Athelstan placed Thorolf on the left of his army, at Roo-ley, to oppose the Welsh and irregular Irish under Adalis. In front of Brownside (Burnside) was Eglis with the picked troops, and on Eglis' right opposite Worsthorne, Athelstane and his Anglo-Saxons.

Across the original Long Causeway on the Red Lees, with the burh entrenchments immediately at his back, was the valiant Turketul, the Chancellor, with the warriors of Mercia and London opposite Round Hill and Mereclough.

Thorolf began by trying to turn the enemy's right flank, but Adalis darted out from behind the wood, now Hackenhurst, and destroyed Thorolf, and his foremost friends on Roo-ley or Ruhlie. Eglis came up to assist his brother Viking, and encouraging the retreating troops by an effort destroyed the Welsh Prince Adalis, and drove his troops out of the wood. The memorial of this flight was a cairn and tumulus on Roo-ley.

Athelstan and Anlaf were fighting in the centre for the possession of (Bruns) Weston, neither making much progress, when the Chancellor Turketul, with picked men, including the Worcester men under the magnanimous Sinfin, made a flank attack at Mereclough, and breaking through the defence of the Pict and Orkney men, got to the "Back o' th' Hill." He penetrated to the Cumbrians and Scots, under Constantine, King of the Grampians. The fight was all round Constantine's son, who was unhorsed. The Chancellor was nearly lost, and the Prince released, when Sinfin, with a mighty effort, terminated the fight by slaying the Prince.
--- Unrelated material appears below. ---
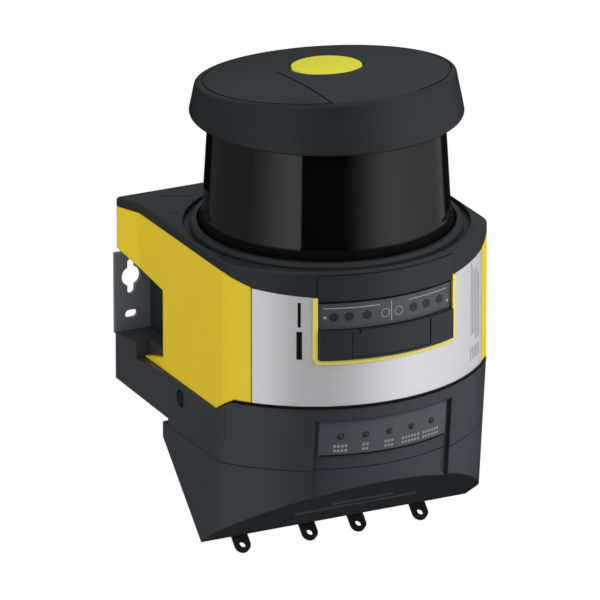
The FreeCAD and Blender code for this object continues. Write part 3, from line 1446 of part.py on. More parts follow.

On Round Hill, down to one hundred years ago, stood a cairn called High Law. When the stones were made use of to mend the roads, a skeleton was found underneath. That would, I believe, be a memorial of the fight.

At "Back o' th' Hill," a blind road leads through what in an old map, and in tradition is called "Battlefield," and the first memorial stone is called "Battlestone." Another similar stone is further on. Following the blind road through Hurstwood, the Chancellor would find himself at Brown End, near Brown Edge. At the other end of the position, Eglis having won the wood, would be in the neighbourhood of Hell Clough, ready to charge at the same time as Turketul, on the rear of Anlaf's army.

Old Daneshouse

At this point of the battle, Athelstan, seeing this, made a successful effort and pushed back the centre. Then began the carnage, the memorials of which are still to be seen on Brown Edge, Hamilton Pasture, Swindene, Twist Hill, Bonfire Hill, and even beyond. Those who could get through the hills at Widdop would do so: others however would take their "hoards" from the camps at Warcock Hill and other places, and burying their "treasures" as they went along, pass in front of Boulsworth, and over the moor through Trawden Forest, between Emmott and Wycollar.

If the Saxon description of the battle, in Turner's "History of the Anglo-Saxons" be read and compared with the Ordnance maps before named, the reader will see that there is no other place in England which can show the same circumstantial evidence nor any place, having that evidence, be other than the place sought for.